Monday, September 15, 2014

Non-Fiction Review: Lady Catherine and the Real Downton Abbey


 Sometimes the facts are even more extraordinary than the fiction...

This book tells the story of Lady Catherine, a beautiful American girl who became the chatelaine of Highclere Castle, the setting for Julian Fellowes' award-winning drama Downton Abbey.

Charming and charismatic, Catherine caught the eye of Lord Porchester (or 'Porchey', as he was known) when she was just 20 years old, and wearing a pale yellow dress at a ball. She had already turned down 14 proposals before she eventually married Porchey in 1922. But less than a year later Porchey’s father died suddenly, and he became the 6th Earl of Carnarvon, inheriting a title and a Castle that changed both their lives forever.

Lady Catherine and the Real Downton Abbey
The Countess of Carnarvon (2013). [Genre: Biography] 
Source: I recieved a copy of this title for review thanks to the publisher via BookBridgr.
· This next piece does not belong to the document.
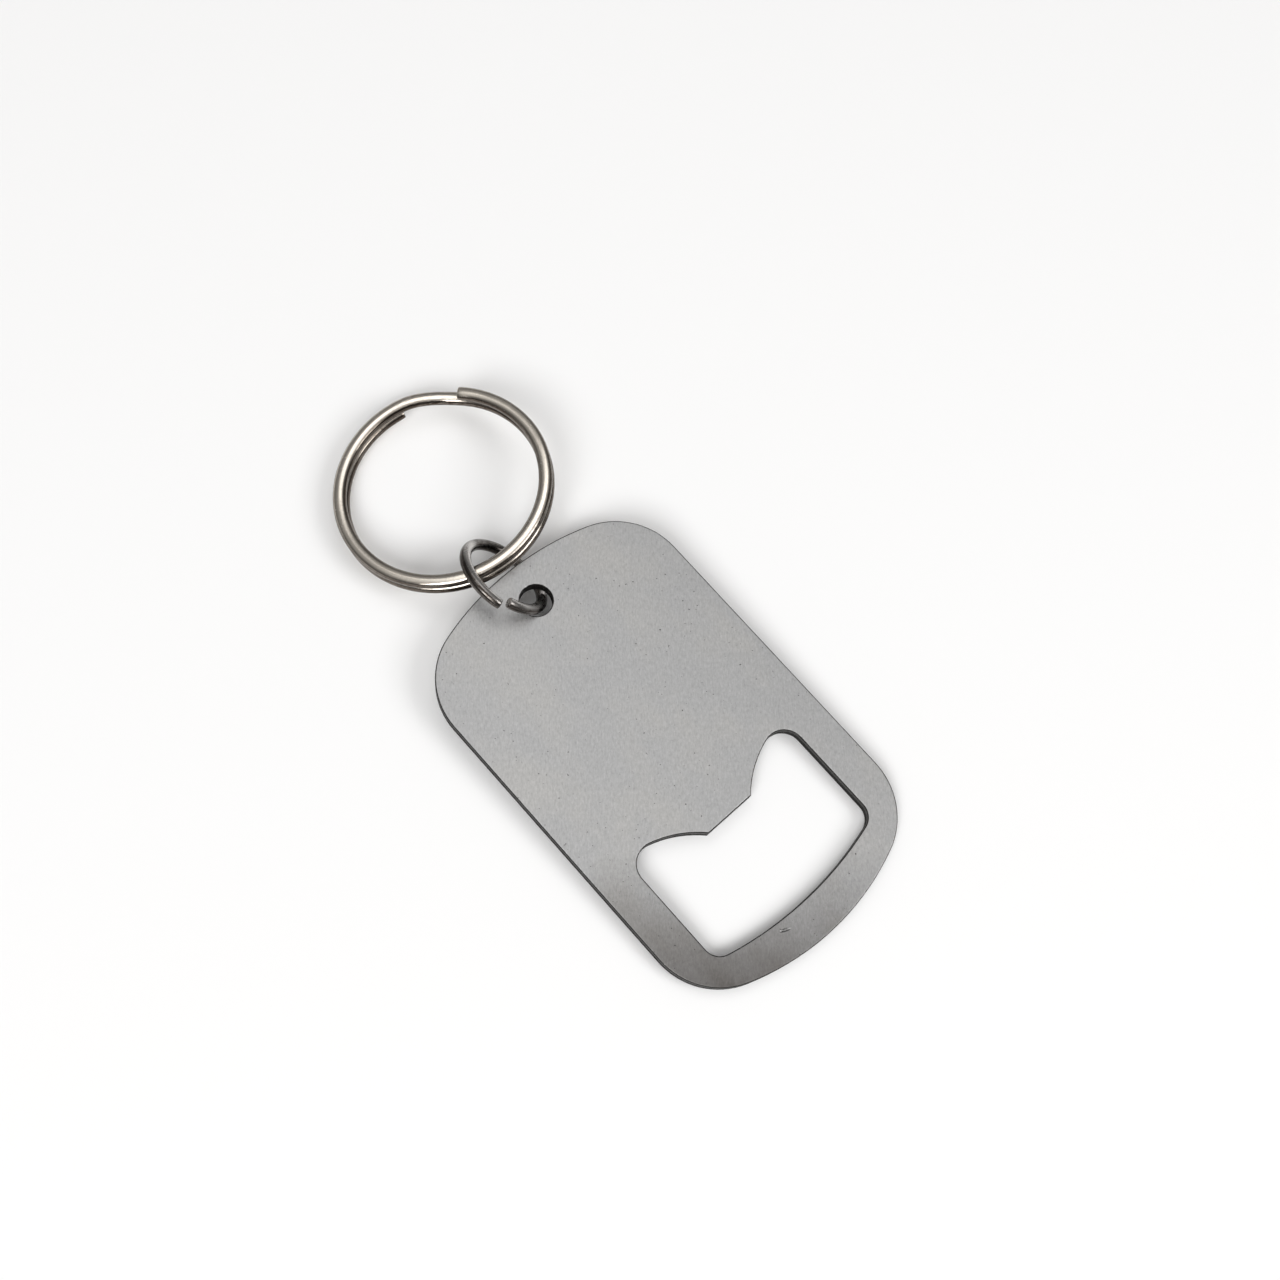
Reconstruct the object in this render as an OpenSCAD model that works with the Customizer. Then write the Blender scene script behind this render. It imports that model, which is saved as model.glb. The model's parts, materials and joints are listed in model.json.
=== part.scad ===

I recieved no other form of compensation and all opinions are my own.

Funnily enough, I don't even watch Downton Abbey. I watched the first couple of seasons and then never caught up. But I was in the mood for an interesting biography, and recently visiting Chatsworth has renewed my interest in the history of the UK's historic homes, so when Lady Catherine and the Real Downton Abbey crossed my radar I was happy to pick up. Written (or possibly ghost written) by the 8th Countess of Carnarvon, it follows the family of the 6th Earl (her husband's grandfather) through the first half of the 20th Century.
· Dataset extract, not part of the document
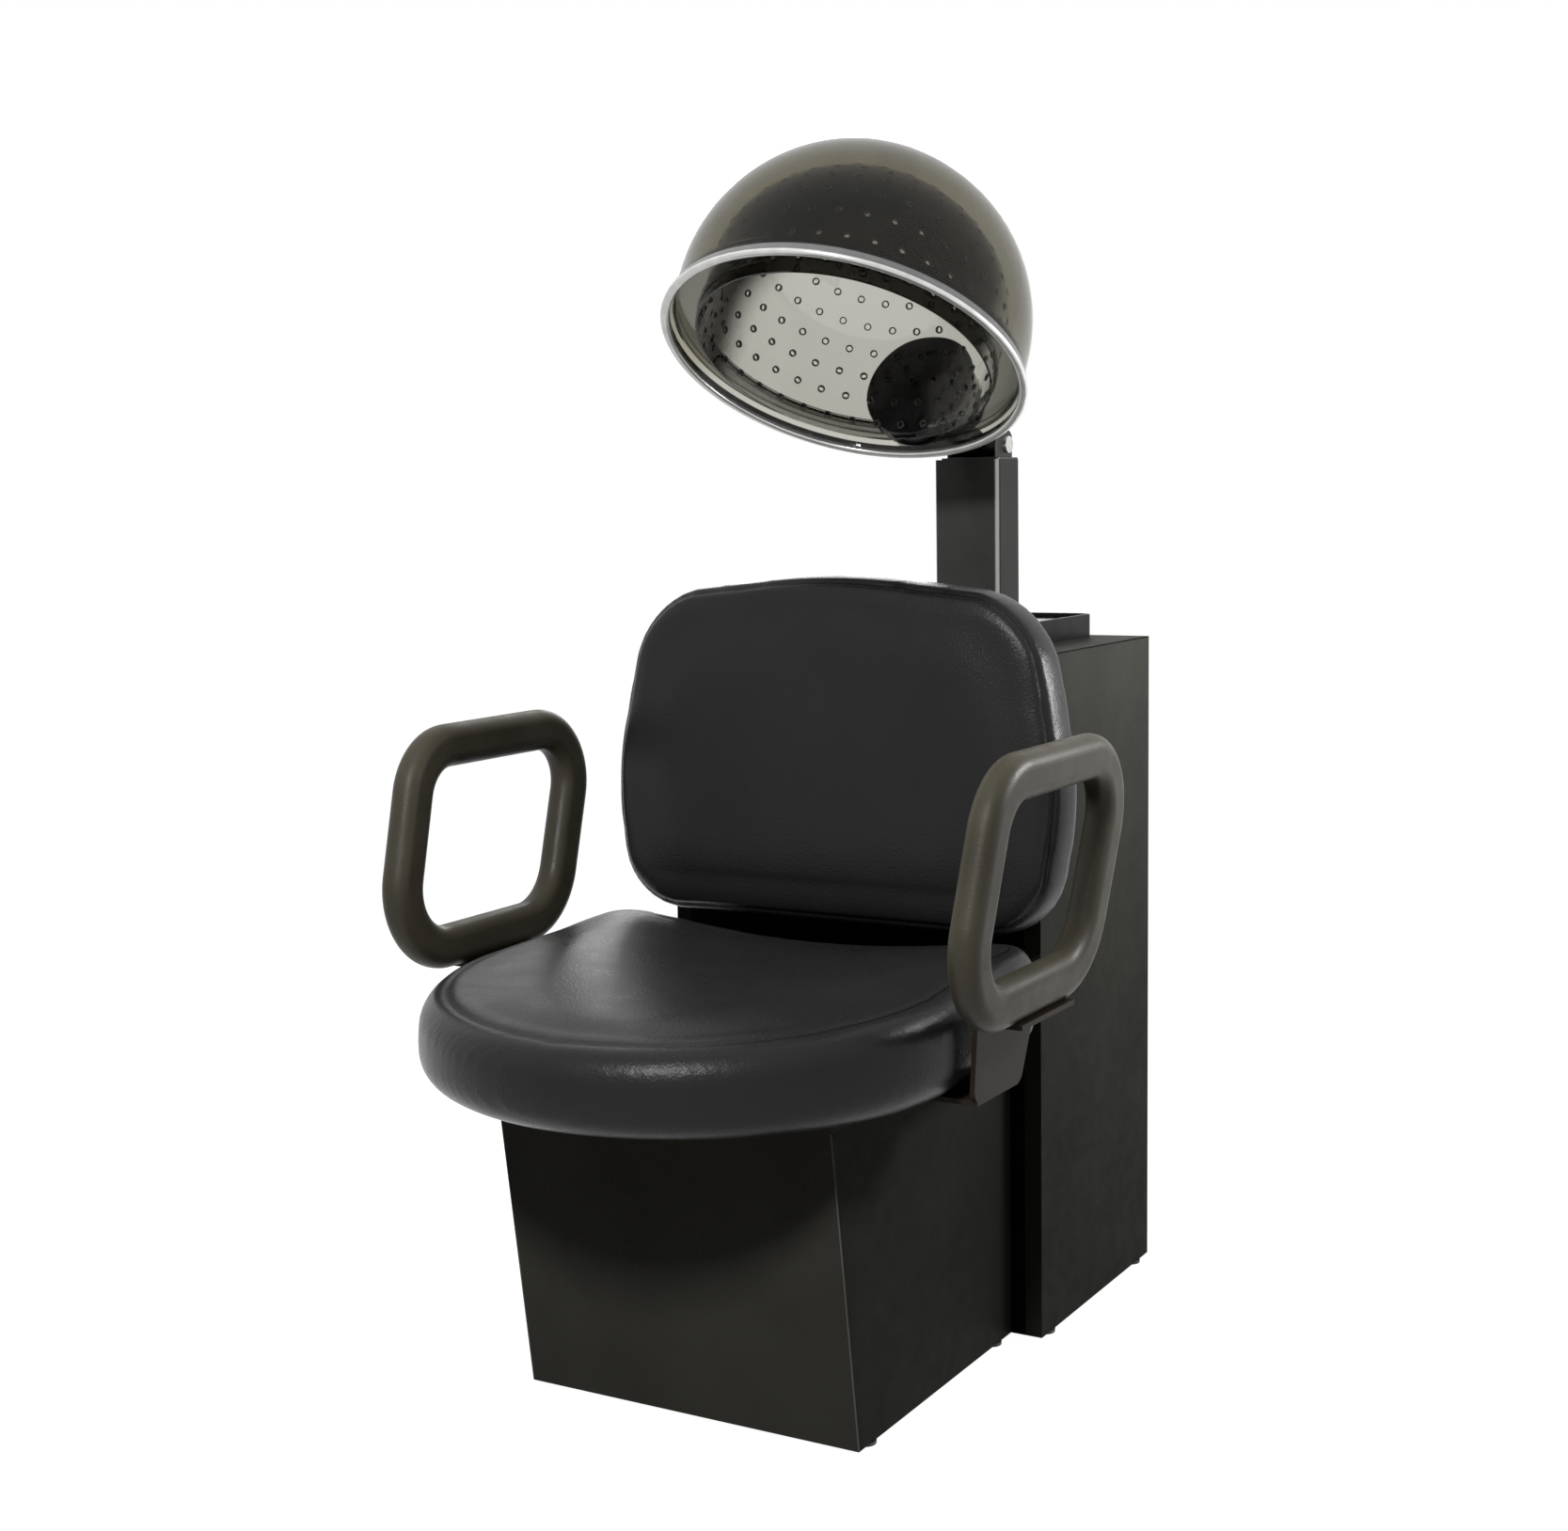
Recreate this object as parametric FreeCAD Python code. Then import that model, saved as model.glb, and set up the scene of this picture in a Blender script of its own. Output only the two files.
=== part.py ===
import FreeCAD, Part
import math
import os

# Salon dryer chair in millimetres: a laminated front box carries the seat and the loop arms, a taller
# rear box carries the backrest and the tray, and a steel post behind it carries the hood dryer.
# X runs across the chair, Y from the sitter's knees to the rear, Z up. All pieces are drawn with
# Y = 0 at the front box's lower front edge and are moved to the middle of the footprint when saved.

# Laminated boxes
panel = 19.0
front_box_width = 380.0
front_box_depth = 346.0
seat_deck_height = 345.0
front_lean = 8.0
rear_box_width = 452.0
rear_box_depth = 309.0
rear_box_height = 736.0
top_edge_chamfer = 1.5
cleat_size = 22.0
cleat_front_gap = 30.0
cleat_rear_gap = 20.0
glide_height = 4.0
glide_radius = 11.0
glide_inset = 30.0
glide_round = 1.0
joining_bolt_radius = 4.0
joining_bolt_grip = 12.0
joining_bolt_head_radius = 8.0
joining_bolt_head = 4.0
joining_bolt_inset = 15.0
joining_bolt_low = 80.0
joining_bolt_high = 240.0
block_low = 40.0
block_top_gap = 20.0
block_overhang = 8.0

# Seat
seat_width = 556.0
seat_nose_centre = 40.0
seat_rear_half_width = 262.0
seat_rear = 282.0
seat_corner_radius = 45.0
seat_least_corner = 5.0
seat_front_top = 425.0
seat_rear_top = 451.0
seat_dish_bottom = 429.0
seat_dish_radius = 1420.0
seat_top_roll = 26.0
seat_bottom_roll = 36.0
seat_board_thickness = 15.0
seat_board_inset = 34.0
seat_bolt_spread = 260.0
seat_bolt_front = 40.0
seat_bolt_rear = 215.0
soft_clearance = 0.3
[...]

Unfortunately I can find very little good to say about this book. It just rubbed me up the wrong way for multiple reasons. Firstly, there is surprisingly little said about the actual family and their lives at Highclere. Rather the focus seems to be a general overview of the time period (World Wars etc) from the perspective of the British aristocracy, in which the Carnarvon's serve as a convenient thread to tie things together. This would be entertaining enough maybe for someone with no knowledge of the time period, but I found it a bad (I'll get to that) rehashing of widely known facts. In some chapters more time is spent on other members of high society, such as the Duff Coopers, than the Carnarvons. It also annoyed me that the more 'distasteful' aspects of the Carnarvon family history in this generation were glossed over. For example, I have very little knowledge of the Carnarvon family, but did know that Lady Catherine (who is according to the title, the main character) had mental health problems resulting in multiple breakdowns. In the book, these episodes are described fleetingly and glossed as exhaustion etc.
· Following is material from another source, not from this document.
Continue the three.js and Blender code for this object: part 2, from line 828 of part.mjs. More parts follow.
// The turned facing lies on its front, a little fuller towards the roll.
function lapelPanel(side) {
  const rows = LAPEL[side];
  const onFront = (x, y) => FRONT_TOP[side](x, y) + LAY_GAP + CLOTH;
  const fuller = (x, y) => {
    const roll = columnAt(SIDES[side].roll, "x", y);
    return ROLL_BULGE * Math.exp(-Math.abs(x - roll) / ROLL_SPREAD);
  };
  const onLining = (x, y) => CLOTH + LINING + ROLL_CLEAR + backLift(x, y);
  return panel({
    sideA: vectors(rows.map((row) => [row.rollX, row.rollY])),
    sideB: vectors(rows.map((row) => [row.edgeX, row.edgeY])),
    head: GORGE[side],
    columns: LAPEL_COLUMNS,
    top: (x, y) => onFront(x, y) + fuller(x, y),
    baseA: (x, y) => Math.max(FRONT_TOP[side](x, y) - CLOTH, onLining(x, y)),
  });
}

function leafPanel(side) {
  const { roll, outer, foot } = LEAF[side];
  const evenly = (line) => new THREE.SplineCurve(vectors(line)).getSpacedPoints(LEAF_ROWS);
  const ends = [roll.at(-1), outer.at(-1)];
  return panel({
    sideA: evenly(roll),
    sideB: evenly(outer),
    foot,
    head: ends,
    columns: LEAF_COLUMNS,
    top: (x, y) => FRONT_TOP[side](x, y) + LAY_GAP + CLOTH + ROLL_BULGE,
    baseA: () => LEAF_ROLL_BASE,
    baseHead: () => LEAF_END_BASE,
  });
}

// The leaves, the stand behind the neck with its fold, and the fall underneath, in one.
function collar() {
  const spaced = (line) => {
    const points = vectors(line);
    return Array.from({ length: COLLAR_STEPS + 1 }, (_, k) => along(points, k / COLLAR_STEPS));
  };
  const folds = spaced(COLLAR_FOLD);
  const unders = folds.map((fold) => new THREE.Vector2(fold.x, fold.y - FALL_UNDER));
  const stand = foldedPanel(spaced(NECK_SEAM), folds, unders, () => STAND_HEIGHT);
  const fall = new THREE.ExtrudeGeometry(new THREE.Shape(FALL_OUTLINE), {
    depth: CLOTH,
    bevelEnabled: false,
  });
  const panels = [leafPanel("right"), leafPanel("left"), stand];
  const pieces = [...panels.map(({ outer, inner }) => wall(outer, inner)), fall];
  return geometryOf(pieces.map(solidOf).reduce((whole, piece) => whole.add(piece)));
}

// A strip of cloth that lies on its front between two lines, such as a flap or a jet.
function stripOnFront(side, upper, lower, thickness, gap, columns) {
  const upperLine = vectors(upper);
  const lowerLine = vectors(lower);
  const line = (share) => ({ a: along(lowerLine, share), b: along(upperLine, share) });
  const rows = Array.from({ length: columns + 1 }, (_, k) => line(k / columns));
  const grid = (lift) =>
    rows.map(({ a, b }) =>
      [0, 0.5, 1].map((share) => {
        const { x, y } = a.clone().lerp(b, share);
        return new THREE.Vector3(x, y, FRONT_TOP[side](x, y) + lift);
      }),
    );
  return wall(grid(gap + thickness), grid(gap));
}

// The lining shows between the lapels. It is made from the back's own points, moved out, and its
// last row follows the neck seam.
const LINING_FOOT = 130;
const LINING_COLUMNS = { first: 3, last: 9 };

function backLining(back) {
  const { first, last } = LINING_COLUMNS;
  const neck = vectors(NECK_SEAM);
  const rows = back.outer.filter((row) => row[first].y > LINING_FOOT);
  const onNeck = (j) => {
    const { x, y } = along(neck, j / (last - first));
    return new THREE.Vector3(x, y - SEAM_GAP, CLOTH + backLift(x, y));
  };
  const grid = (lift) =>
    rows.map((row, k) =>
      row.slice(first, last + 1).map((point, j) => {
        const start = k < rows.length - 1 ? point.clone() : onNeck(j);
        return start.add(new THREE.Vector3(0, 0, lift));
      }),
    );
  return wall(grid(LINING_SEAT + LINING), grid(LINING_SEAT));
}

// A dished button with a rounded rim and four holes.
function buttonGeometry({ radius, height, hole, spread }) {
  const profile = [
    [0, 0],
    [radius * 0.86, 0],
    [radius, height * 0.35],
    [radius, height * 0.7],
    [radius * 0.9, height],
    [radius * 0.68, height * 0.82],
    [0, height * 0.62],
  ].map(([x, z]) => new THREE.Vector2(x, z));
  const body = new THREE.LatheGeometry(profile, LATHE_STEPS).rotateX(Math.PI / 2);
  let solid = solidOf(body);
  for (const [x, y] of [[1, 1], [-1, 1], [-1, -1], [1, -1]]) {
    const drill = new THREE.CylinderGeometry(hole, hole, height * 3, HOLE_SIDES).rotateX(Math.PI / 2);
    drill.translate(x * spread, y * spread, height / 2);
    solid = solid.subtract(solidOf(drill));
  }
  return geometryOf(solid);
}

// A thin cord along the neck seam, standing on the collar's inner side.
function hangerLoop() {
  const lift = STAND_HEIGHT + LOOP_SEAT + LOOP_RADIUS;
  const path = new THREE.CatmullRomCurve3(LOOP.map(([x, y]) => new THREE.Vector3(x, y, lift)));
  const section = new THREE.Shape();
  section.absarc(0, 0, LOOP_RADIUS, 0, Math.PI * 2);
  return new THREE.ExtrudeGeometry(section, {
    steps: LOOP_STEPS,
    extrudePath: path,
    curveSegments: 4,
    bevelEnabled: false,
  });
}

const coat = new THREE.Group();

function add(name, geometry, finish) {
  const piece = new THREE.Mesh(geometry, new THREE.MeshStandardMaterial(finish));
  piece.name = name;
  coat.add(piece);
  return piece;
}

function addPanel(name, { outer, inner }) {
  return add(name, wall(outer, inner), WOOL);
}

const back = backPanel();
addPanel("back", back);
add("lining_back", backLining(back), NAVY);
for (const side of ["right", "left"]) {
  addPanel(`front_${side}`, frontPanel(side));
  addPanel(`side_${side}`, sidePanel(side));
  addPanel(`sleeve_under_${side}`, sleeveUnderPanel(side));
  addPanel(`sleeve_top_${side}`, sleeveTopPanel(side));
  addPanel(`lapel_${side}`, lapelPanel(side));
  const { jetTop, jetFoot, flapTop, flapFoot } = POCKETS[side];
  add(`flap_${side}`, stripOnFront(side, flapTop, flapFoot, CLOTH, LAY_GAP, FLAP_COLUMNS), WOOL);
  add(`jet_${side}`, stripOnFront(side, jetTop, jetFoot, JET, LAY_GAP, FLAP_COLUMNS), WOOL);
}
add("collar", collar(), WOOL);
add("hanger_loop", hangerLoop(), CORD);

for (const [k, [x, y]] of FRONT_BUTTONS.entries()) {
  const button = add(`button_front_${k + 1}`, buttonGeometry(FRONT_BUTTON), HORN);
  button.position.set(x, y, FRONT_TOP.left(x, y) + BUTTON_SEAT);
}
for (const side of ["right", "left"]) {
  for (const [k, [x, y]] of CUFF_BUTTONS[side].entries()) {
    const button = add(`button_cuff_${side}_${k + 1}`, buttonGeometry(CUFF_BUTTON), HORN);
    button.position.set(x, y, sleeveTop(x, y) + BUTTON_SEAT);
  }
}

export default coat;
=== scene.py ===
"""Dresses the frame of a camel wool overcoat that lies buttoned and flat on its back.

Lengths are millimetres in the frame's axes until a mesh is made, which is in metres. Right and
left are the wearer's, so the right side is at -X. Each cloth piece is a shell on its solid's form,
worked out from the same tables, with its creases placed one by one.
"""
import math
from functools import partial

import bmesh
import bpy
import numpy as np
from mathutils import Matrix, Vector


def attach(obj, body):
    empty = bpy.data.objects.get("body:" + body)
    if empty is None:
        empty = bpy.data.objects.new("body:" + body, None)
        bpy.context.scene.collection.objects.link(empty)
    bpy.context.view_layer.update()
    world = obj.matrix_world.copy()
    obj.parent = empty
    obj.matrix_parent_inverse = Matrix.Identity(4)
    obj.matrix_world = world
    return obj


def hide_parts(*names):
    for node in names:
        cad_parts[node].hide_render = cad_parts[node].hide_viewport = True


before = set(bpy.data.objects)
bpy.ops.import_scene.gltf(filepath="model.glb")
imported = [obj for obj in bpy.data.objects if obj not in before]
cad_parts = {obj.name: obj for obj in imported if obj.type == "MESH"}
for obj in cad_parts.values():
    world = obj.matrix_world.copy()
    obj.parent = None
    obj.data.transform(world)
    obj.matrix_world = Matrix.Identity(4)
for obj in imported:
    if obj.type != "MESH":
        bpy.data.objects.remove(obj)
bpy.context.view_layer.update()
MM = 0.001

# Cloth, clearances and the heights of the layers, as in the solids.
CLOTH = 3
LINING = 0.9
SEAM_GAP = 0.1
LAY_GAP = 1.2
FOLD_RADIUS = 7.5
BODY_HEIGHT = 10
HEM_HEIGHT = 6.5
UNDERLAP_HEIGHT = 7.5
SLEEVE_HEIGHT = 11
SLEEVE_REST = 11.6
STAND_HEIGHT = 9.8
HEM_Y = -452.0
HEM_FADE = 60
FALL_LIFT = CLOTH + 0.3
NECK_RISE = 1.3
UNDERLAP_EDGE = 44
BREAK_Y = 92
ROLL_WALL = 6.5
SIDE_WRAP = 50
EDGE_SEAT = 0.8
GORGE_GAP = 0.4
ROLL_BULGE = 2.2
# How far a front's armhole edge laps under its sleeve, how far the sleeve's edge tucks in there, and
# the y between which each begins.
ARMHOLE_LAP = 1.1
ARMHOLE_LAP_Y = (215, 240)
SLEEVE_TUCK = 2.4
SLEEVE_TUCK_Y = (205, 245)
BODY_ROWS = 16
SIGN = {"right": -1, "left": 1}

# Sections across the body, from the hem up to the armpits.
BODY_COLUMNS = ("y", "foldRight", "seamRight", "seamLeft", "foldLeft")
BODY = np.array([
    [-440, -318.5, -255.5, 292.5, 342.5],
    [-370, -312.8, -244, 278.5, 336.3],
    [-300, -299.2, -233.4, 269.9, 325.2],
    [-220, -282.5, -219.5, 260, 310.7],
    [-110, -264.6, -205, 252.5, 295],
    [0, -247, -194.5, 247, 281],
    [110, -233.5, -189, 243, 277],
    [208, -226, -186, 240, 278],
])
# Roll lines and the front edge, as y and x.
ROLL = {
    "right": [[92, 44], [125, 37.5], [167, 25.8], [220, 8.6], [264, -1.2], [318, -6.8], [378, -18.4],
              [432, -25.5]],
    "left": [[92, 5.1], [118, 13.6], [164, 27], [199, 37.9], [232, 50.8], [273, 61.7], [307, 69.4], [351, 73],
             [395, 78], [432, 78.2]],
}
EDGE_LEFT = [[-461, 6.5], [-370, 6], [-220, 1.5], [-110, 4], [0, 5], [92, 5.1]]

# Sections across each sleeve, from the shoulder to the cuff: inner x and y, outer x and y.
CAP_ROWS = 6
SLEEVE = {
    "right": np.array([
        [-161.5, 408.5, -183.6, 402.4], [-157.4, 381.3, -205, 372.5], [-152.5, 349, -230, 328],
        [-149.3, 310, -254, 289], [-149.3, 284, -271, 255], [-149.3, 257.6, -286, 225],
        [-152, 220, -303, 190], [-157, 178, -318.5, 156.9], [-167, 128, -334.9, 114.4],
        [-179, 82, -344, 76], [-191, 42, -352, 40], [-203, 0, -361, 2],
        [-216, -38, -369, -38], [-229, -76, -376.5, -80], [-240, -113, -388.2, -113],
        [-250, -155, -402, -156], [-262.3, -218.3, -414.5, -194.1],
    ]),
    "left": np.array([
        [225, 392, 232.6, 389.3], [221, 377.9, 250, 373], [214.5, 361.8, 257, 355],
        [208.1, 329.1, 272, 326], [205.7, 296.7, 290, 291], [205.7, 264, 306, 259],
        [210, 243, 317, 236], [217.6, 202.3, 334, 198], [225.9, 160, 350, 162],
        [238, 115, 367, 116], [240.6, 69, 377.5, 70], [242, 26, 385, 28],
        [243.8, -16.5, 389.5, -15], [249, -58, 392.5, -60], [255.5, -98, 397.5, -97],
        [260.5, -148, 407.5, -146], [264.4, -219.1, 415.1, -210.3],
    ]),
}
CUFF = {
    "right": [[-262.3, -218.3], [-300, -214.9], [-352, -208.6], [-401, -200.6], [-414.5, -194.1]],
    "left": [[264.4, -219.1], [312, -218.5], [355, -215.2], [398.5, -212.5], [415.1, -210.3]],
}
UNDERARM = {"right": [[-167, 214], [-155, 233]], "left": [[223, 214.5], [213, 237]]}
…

I could perhaps have written these inaccuracies off as the bias of personal history if the text wasn't dotted with historical misconceptions and inaccuracies in general. Some of the mistakes here are just unbelievable e.g. claiming Kitchener was killed at the Battle of Jutland (he was killed five days after said battle ended, in an unrelated incident, a fact Wikipedia will happily tell you with more accuracy). Others are downright offensive. As a New Zealander, I found the claim that Britain fought WWII alone after the fall of France (before joined by Russia and the USA) particularly problematic.

Finally, the writing is really not the best. In some places, the story barely holds together coherently. Other members of British high society enter and exit the story at whim, with no explanation of who they are or how they relate to the Carnarvons. People are referred to by various, ever-changing nicknames. Timelines are muddled, as we follow one character and then start again ten years previously with another. It's just a bit all over the place.

Overall? Lady Catherine and the Real Downton Abbey had real potential and it's a shame it fell so flat. There are certainly far better books out there about the time period, and I suspect one wouldn't have to do much digging to find far better (and more honest) books about the Carnarvons.